# README for replication files for Boussalis, Chadefaux, Decadri and Salvi: "Public and Private Information in International Crises", International Studies Quarterly.


## Overview

The code in this replication package replicates all figures and tables in the paper's main text and appendix. Scholars interested in replicating the results can either simply run "RUN_ME.sh", which will automatically replicate the entire analysis (see "one-step instructions" section below). Alternatively, they can run it step by step using the procedure described in section "Instructions for step-by-step" below.


## Data availability and provenance

The diplomatic cables were collected from the historical collection "Documents diplomatiques français relatifs aux origines de la guerre de 1914" which is available on the website of the Library Of France.  The newspaper text from Le Figaro were also collected from the Library of France portal.  Both these corpora are provided in ./topic_models/corpora.  The cables corpus is stored as a Python pickle file, while the Le Figaro corpus is stored as a CSV file.  Both these files contain the original text, meta-data, and pre-processed text used in the subsequent topic modelling.  Details on the steps taken to pre-process the text are outlined in the appendix.  


## One-step Instructions for Replicators

For the replication of the entire analysis: in a terminal, change your directory to "replication_material" (cd /path/to/replication_material) and execute RUN_ME.sh by entering ./RUN_ME.sh in the command line. Note: You may need to make RUN_ME.sh executable (in a terminal: chmod +x RUN_ME.sh).
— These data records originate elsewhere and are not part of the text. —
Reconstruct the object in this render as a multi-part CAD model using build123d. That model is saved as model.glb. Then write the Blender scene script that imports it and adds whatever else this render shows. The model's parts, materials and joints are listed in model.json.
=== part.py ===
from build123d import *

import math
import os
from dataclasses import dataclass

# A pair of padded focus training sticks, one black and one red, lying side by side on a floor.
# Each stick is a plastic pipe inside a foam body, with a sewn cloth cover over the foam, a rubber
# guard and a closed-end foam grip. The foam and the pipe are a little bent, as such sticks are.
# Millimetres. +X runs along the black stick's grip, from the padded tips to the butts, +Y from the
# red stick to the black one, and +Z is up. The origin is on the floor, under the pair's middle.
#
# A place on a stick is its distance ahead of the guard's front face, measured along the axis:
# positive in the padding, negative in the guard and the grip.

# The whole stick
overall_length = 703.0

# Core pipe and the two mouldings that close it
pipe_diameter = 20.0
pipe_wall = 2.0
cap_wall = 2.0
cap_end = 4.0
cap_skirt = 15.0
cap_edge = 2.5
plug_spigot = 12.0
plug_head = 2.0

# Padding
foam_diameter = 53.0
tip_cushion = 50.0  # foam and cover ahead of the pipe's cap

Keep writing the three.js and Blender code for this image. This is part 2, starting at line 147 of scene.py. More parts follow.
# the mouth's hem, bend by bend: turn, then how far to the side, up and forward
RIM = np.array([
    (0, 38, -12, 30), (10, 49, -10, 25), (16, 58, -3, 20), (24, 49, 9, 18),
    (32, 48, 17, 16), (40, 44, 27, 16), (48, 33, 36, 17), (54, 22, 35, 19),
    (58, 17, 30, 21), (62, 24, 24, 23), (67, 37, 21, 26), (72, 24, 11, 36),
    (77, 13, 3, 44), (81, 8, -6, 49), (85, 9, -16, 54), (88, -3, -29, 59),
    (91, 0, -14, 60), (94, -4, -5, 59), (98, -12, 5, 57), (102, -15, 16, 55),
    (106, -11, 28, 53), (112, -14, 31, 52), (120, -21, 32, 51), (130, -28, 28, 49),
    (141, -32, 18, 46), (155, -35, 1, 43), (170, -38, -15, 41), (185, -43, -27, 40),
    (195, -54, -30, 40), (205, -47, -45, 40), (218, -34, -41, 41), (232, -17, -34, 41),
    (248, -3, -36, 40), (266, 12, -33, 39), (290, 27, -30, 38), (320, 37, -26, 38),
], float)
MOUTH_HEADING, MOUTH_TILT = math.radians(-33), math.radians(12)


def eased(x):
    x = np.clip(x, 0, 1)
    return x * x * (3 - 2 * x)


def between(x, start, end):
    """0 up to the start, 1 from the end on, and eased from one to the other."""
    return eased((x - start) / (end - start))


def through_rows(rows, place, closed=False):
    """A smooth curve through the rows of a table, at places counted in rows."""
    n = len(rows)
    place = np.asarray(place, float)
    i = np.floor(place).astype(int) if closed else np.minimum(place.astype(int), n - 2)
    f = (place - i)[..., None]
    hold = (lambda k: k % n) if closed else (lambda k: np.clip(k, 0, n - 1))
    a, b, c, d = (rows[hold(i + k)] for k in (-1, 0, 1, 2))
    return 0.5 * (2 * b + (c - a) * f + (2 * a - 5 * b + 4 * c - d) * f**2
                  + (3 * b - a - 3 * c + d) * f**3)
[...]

This shell script has been successfully tested on Ubuntu 20.04 LTS (Focal Fossa) and Mac OS 10.15.

Alternatively, you may replicate the analysis step-by-step by following the instructions below.

The replicator should expect the entire process to take approximately 20 minutes on a personal computer.
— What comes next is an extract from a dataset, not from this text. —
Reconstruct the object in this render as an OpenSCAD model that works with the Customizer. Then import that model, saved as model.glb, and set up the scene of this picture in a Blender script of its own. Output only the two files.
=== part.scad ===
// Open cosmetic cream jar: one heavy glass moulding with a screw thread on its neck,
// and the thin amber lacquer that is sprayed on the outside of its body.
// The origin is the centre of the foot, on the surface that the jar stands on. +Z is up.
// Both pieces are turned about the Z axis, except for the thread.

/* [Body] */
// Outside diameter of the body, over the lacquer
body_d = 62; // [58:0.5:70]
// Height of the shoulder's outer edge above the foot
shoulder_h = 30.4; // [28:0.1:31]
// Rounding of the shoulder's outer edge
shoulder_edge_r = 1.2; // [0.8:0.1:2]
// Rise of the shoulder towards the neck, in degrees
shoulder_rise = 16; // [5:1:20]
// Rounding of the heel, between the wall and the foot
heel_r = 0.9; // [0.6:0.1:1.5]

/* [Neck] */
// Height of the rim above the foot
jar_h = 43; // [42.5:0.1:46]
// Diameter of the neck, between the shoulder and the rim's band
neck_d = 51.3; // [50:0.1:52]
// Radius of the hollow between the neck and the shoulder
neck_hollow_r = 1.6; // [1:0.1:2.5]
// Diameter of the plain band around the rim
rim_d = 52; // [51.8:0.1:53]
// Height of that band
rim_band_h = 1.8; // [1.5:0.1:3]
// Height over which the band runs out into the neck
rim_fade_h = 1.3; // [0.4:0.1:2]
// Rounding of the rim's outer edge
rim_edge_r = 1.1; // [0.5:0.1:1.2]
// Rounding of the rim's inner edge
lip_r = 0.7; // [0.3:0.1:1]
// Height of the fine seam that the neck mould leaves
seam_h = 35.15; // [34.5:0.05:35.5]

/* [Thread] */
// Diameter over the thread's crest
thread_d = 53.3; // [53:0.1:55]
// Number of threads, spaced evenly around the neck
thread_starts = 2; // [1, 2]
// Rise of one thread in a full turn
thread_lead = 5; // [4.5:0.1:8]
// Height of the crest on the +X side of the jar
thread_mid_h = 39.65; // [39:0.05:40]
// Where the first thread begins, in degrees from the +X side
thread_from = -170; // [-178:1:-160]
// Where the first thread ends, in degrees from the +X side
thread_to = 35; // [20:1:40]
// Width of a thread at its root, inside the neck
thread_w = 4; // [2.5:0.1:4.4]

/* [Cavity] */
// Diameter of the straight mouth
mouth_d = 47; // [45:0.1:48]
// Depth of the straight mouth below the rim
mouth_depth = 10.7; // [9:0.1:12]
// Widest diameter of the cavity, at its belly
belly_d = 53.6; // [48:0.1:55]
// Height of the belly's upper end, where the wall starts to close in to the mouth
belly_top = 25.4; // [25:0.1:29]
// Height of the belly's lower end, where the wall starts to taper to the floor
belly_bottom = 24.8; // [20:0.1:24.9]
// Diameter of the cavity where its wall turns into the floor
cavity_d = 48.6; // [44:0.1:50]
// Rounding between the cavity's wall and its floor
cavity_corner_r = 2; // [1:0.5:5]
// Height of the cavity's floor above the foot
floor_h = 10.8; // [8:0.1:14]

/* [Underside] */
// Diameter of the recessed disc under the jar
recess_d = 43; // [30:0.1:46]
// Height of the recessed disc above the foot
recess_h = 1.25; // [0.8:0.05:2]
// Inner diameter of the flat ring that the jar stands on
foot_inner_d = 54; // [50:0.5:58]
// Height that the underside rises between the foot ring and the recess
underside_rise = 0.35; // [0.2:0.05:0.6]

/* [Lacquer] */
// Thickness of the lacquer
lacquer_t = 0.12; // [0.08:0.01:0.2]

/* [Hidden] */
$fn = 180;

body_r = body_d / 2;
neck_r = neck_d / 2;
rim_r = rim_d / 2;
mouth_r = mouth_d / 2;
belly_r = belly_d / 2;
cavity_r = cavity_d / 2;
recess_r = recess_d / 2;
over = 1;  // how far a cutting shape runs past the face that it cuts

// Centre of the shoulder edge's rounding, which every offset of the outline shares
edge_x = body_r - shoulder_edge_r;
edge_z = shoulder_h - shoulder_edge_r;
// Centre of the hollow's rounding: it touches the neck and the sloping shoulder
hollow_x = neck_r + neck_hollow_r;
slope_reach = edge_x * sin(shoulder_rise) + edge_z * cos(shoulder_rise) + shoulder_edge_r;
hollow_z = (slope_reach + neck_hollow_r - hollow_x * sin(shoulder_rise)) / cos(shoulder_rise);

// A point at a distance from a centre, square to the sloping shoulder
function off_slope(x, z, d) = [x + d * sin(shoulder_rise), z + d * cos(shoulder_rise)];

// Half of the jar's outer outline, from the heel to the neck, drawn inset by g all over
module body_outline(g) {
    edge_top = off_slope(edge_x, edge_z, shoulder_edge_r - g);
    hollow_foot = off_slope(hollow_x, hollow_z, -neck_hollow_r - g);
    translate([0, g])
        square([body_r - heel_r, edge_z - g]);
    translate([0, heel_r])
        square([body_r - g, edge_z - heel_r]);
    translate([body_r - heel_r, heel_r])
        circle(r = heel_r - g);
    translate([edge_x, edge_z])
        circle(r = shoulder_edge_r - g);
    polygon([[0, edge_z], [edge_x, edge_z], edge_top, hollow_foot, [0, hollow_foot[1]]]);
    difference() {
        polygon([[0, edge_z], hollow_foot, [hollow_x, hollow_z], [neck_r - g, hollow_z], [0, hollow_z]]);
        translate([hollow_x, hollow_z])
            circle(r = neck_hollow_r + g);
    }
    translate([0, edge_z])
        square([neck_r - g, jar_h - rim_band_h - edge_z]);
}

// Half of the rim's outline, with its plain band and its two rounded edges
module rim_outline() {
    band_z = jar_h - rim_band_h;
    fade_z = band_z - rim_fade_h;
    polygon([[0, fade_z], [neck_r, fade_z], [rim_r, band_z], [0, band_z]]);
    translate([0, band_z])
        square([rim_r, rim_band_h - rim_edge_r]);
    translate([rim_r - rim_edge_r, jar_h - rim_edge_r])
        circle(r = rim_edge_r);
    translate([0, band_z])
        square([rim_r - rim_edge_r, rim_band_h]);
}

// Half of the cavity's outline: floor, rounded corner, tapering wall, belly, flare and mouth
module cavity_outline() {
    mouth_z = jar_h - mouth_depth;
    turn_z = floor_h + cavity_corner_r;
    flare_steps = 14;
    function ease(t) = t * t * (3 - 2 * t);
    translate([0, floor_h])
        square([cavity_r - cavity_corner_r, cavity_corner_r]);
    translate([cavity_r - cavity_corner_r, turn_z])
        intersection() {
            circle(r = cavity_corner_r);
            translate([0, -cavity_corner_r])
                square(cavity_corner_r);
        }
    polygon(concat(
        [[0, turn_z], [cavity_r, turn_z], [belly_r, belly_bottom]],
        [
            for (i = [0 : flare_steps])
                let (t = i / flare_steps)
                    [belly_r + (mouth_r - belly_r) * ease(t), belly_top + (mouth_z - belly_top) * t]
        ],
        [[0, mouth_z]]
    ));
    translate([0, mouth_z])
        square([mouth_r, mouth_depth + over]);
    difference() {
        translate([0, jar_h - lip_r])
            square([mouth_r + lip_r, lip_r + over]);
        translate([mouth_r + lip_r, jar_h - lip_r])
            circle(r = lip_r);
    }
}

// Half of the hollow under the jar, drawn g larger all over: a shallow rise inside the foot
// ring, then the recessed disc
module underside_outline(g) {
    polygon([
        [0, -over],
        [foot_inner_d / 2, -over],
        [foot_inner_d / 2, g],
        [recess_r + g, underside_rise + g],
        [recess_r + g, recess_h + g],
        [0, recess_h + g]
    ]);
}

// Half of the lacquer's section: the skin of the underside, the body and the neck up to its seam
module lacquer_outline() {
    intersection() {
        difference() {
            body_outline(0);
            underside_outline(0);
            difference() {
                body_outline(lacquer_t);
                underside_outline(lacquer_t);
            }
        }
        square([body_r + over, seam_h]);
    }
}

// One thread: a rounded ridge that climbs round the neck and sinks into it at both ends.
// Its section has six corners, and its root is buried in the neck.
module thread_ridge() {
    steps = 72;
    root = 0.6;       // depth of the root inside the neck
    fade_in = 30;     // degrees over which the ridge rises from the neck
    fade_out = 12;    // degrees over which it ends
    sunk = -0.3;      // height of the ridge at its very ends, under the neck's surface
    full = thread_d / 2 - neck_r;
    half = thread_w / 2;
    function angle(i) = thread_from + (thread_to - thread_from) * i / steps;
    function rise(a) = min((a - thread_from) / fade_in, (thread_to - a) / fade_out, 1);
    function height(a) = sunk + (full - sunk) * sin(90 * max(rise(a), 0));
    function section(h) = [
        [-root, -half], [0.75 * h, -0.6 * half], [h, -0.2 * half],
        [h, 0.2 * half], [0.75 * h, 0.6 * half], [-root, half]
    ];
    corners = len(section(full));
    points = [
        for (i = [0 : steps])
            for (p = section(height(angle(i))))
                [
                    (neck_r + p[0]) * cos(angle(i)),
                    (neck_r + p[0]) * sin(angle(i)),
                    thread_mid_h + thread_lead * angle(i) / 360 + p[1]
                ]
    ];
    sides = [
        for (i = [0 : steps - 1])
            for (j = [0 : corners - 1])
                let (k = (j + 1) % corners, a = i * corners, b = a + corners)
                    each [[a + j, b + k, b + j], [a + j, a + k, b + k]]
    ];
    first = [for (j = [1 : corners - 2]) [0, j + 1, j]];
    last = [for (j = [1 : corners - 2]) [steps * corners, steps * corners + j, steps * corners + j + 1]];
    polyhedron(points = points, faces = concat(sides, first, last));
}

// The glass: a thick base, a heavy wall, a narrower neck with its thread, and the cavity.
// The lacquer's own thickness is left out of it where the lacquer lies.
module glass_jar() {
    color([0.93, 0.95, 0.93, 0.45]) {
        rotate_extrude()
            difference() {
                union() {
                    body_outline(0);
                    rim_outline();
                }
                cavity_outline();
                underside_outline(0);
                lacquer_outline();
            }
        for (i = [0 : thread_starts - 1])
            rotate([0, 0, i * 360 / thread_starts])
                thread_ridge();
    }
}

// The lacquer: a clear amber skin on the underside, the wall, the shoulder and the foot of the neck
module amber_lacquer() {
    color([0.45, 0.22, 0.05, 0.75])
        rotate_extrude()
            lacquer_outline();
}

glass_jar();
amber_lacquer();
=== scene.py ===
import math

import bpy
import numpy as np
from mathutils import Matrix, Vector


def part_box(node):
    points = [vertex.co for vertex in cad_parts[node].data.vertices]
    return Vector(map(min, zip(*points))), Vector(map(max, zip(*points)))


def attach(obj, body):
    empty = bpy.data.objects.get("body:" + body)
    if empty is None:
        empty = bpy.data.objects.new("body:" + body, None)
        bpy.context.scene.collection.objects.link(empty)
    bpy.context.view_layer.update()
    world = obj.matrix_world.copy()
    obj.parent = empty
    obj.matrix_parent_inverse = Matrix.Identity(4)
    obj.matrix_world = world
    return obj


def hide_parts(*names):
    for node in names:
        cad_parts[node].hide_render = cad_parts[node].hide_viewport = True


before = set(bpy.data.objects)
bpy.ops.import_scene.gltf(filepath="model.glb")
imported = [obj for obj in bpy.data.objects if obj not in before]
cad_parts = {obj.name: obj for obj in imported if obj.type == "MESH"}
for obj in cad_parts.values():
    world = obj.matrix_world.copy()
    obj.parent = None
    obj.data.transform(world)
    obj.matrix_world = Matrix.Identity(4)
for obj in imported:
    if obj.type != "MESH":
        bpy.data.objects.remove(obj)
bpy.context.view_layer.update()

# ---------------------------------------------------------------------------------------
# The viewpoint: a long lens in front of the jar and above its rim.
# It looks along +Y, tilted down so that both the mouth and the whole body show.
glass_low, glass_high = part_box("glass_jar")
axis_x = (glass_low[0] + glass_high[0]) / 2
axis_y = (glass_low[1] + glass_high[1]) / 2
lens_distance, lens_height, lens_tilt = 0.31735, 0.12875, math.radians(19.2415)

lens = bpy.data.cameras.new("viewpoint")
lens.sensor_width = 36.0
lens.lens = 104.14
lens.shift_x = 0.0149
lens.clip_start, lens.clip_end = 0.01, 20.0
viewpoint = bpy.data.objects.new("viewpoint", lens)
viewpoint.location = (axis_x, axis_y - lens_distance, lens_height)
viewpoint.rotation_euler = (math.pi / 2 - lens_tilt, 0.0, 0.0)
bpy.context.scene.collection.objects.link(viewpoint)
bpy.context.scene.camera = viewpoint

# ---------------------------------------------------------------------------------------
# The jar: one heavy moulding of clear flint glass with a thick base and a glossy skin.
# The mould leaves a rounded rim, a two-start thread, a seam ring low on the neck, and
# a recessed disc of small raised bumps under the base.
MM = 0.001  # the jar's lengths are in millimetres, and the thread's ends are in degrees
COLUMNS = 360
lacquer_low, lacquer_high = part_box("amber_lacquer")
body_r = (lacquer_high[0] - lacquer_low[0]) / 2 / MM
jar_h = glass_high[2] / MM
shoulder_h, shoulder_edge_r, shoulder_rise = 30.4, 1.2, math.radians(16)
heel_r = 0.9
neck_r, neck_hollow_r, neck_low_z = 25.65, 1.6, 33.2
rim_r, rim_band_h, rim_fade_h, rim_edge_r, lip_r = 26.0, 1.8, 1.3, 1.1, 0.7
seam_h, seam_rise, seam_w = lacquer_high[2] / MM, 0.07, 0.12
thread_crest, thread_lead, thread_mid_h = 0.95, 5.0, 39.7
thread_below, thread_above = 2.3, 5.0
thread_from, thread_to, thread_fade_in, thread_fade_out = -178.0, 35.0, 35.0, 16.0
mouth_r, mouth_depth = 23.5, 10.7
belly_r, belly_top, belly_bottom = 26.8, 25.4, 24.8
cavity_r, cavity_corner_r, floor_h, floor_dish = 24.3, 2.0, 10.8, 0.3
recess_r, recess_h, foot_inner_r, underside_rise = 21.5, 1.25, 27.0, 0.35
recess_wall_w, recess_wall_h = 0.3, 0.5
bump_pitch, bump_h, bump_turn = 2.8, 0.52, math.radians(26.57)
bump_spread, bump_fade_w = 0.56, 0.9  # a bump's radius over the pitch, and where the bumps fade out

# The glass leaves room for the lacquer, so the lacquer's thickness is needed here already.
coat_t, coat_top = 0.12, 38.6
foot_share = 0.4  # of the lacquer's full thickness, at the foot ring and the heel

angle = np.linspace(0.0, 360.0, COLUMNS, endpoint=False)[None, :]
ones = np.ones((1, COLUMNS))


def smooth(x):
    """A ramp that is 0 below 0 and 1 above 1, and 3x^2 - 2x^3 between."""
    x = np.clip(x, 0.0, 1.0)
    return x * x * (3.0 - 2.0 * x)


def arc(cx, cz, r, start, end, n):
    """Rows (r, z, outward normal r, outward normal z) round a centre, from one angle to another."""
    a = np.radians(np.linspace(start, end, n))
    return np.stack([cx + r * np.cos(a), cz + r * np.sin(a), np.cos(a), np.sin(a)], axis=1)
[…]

## Step-by-step Instructions for Replicators

### Step-by-step replication of text analyses and Figures 1 and 2 in the main text and Figure 2 in the appendix.

Note: To replicate the topic modelling, first be sure to install the Python packages listed in requirements.txt. Also, remember to change the working directories in scripts 1-4 below to ./topic_models

1. Using Python 3.8 or greater, execute run_nmf_cables.py and run_nmf_newspaper.py (both files can be found in ./topic_models).  Please ensure that these scripts are run in the directory directly above /dynamic-nmf-model which contains the dynamic topic model that is a dependency for the aforementioned topic modelling scripts. The topic model scripts write output to ./topic_models/output_cables and ./topic_models/output_newspaper.  These output directories include:

*_dtmatrix_compact.csv: a document-topic weight matrix that also includes meta-data.  These files are used as input in the prediction section of the study.
*_dtm_results.pkl: a pickle file that contains the dynamic topic model results
*_keywords.csv: contains the topic number and top 20 highest weighted words per topic

2. Using R, Figure 1 in the main text can be generated by running ./topic_models/Figure1_paper.R.  This script will write a plot to ./descriptives
2. Using R, Figure 2 in the main text can be generated by running ./topic_models/Figure2_paper.R.  This will write a plot to ./predictive_validity 
3. Using R, Figure 1 in the appendix can be generated by running ./topic_models/Figure1_appendix.R.  This will write a plot to ./topic_similarity


### Step-by-step replication of in- and out-of-sample analyses (all other figures and tables in the main text and the appendix):

Using Rstudio (Rmarkdown), knit the file predictionReplication_notebook.Rmd available in folder Forecasting_Replication. The resulting figures and tables will be available in Forecasting_Replication/Results. The results are also compiled in a single pdf document titled predictionReplication_notebook.pdf


## License for Data

The code is licensed under a Creative Commons/CC-BY-NC/CC0 license.